## Written instruction
Your task is to print all of the data word for word.

## Provided data
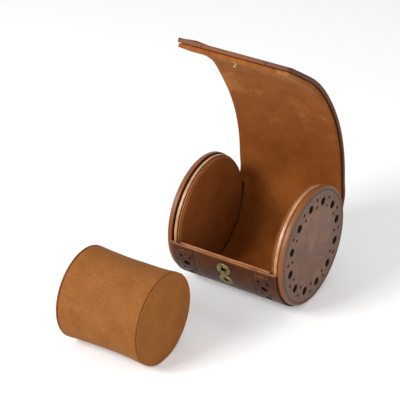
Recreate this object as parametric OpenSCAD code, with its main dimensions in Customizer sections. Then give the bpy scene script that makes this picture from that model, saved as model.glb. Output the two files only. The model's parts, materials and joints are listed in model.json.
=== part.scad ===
// Leather watch travel case: a cylindrical roll with an open, curling lid flap,
// and the soft watch cuff that is taken out of it and stands beside it.
// Origin: on the table, under the middle of the roll's axis. The axis runs along X.

/* [Roll] */
// Overall length of the roll, over both end discs
roll_length = 83.4; // [76:0.2:96]
// Outer radius of the leather wrapped round the roll
wrap_r = 40.3; // [39.9:0.1:41.5]
// Depth of the flat on which the wrap rests
rest_flat = 0.4; // [0.2:0.1:0.8]

/* [End caps] */
// Step from the wrapped leather down to the outer leather disc
disc_step = 1.3; // [0.8:0.1:1.8]
// Thickness of the outer disc at its edge
disc_t = 3.1; // [2.8:0.1:3.6]
// Radius of the rounded edge of the outer disc
disc_round = 1.4; // [0.6:0.1:1.6]
// Thickness of the leather skin on the outer disc
skin_t = 1.2; // [0.8:0.1:1.4]
// Thickness of the black backing behind the perforations
backing_t = 0.4; // [0.2:0.1:0.6]
// Width of the dark groove between the outer disc and the rim
neck_w = 1.2; // [0.8:0.1:2]
// Depth of that groove below the rim
neck_depth = 1.2; // [0.6:0.1:2]
// Width of the tan rim
rim_w = 3.5; // [3:0.1:4.5]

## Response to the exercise
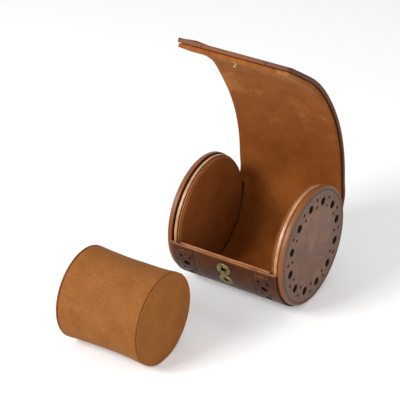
Recreate this object as parametric OpenSCAD code, with its main dimensions in Customizer sections. Then give the bpy scene script that makes this picture from that model, saved as model.glb. Output the two files only. The model's parts, materials and joints are listed in model.json.
=== part.scad ===
// Leather watch travel case: a cylindrical roll with an open, curling lid flap,
// and the soft watch cuff that is taken out of it and stands beside it.
// Origin: on the table, under the middle of the roll's axis. The axis runs along X.

/* [Roll] */
// Overall length of the roll, over both end discs
roll_length = 83.4; // [76:0.2:96]
// Outer radius of the leather wrapped round the roll
wrap_r = 40.3; // [39.9:0.1:41.5]
// Depth of the flat on which the wrap rests
rest_flat = 0.4; // [0.2:0.1:0.8]

/* [End caps] */
// Step from the wrapped leather down to the outer leather disc
disc_step = 1.3; // [0.8:0.1:1.8]
// Thickness of the outer disc at its edge
disc_t = 3.1; // [2.8:0.1:3.6]
// Radius of the rounded edge of the outer disc
disc_round = 1.4; // [0.6:0.1:1.6]
// Thickness of the leather skin on the outer disc
skin_t = 1.2; // [0.8:0.1:1.4]
// Thickness of the black backing behind the perforations
backing_t = 0.4; // [0.2:0.1:0.6]
// Width of the dark groove between the outer disc and the rim
neck_w = 1.2; // [0.8:0.1:2]
// Depth of that groove below the rim
neck_depth = 1.2; // [0.6:0.1:2]
// Width of the tan rim
rim_w = 3.5; // [3:0.1:4.5]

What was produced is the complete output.